With the exceptions of Sir Mix-A-Lot and people who like big butts, there are few types of people in this world you can count on not to lie. In an age where these hoes ain’t loyal (“hoes” being a gender-neutral term), it’s hard to know who to trust. Thankfully, science has identified a new type of person who does not lie (that much), and the good news is, it’s probably you. People who curse a lot are more honest, so take that, dad. And since I’m already scolding my dad, for the last fucking time: “damn” is not a real curse word! Ugh, can I live??

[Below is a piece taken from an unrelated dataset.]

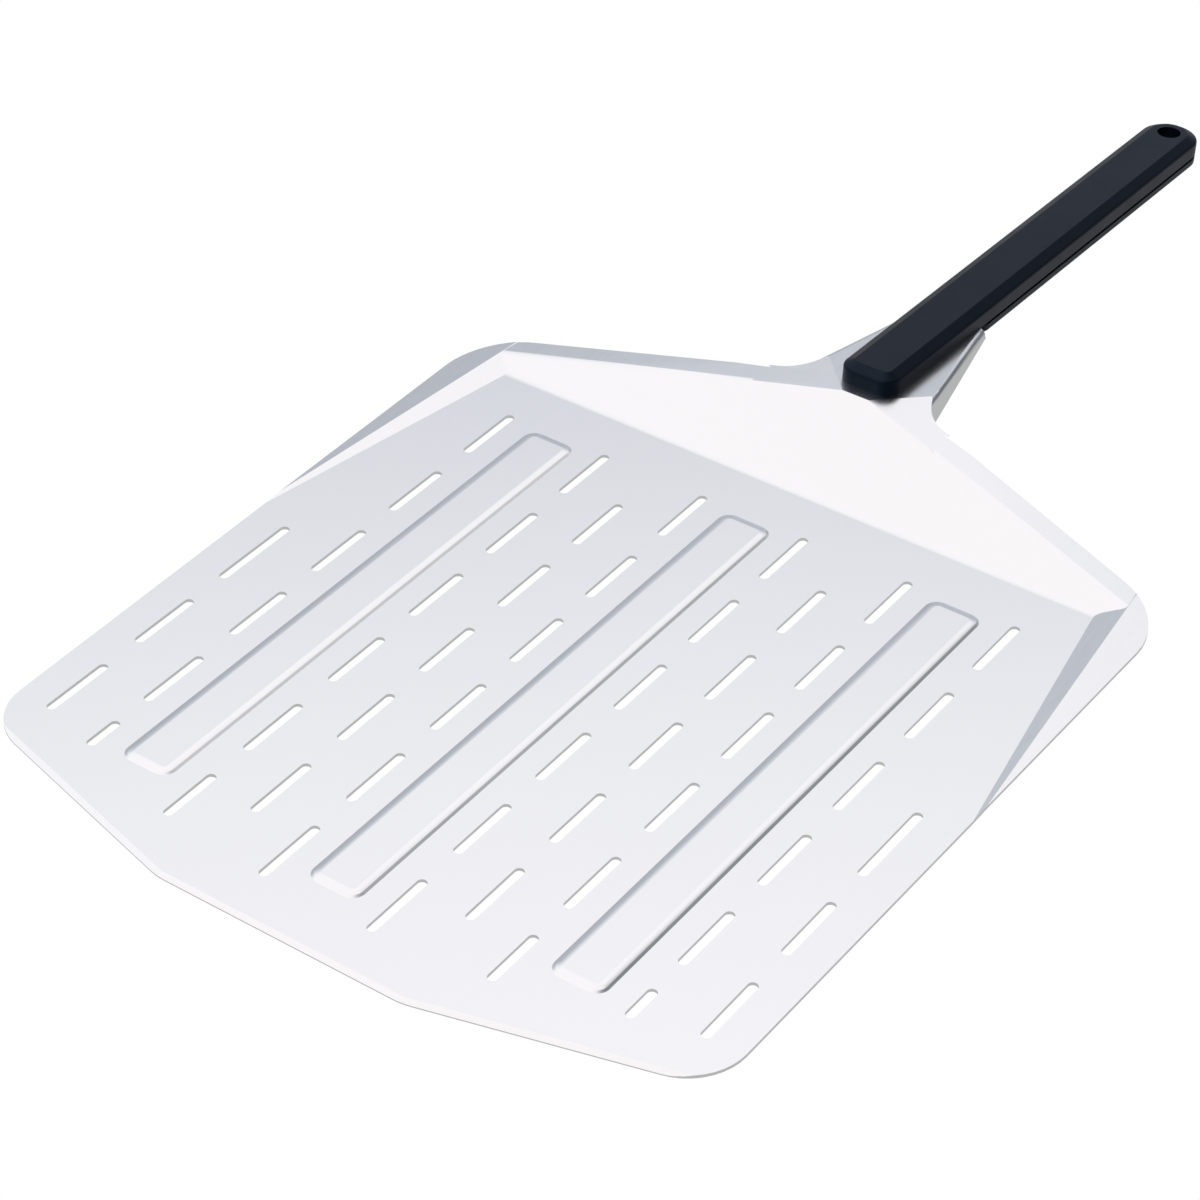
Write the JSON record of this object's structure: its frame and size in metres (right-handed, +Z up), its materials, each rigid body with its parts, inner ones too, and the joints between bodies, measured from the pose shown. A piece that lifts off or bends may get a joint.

Sorry about that. Where was I? Oh yeah, this study. Scientists from the University of Cambridge took a survey of 276 people and asked them which swear words they wrote and said the most often (no word on if the “ducking” autocorrect was counted in the findings). They also measured the participants’ honesty by asking them questions about how likely they were to blame other people, cheat at games, and take advantage of others. Not surprisingly because I led with this information in the first paragraph, people who swore more were also less likely to lie. Is that because people who DGAF about censoring themselves also don’t care enough to make up a lie? Actually, yes. The more scientific explanation is that people who don’t have a filter on their mouths probably also don’t have that much of a filter on the shit they tell other people. In basic terms, those of us with potty mouths just generally don’t give a single fuck.
Between this news and the study that basically found that because of our amazing personalities, betches are more likely to be successful, it’s a pretty good time to be a betch. Fuck yeah.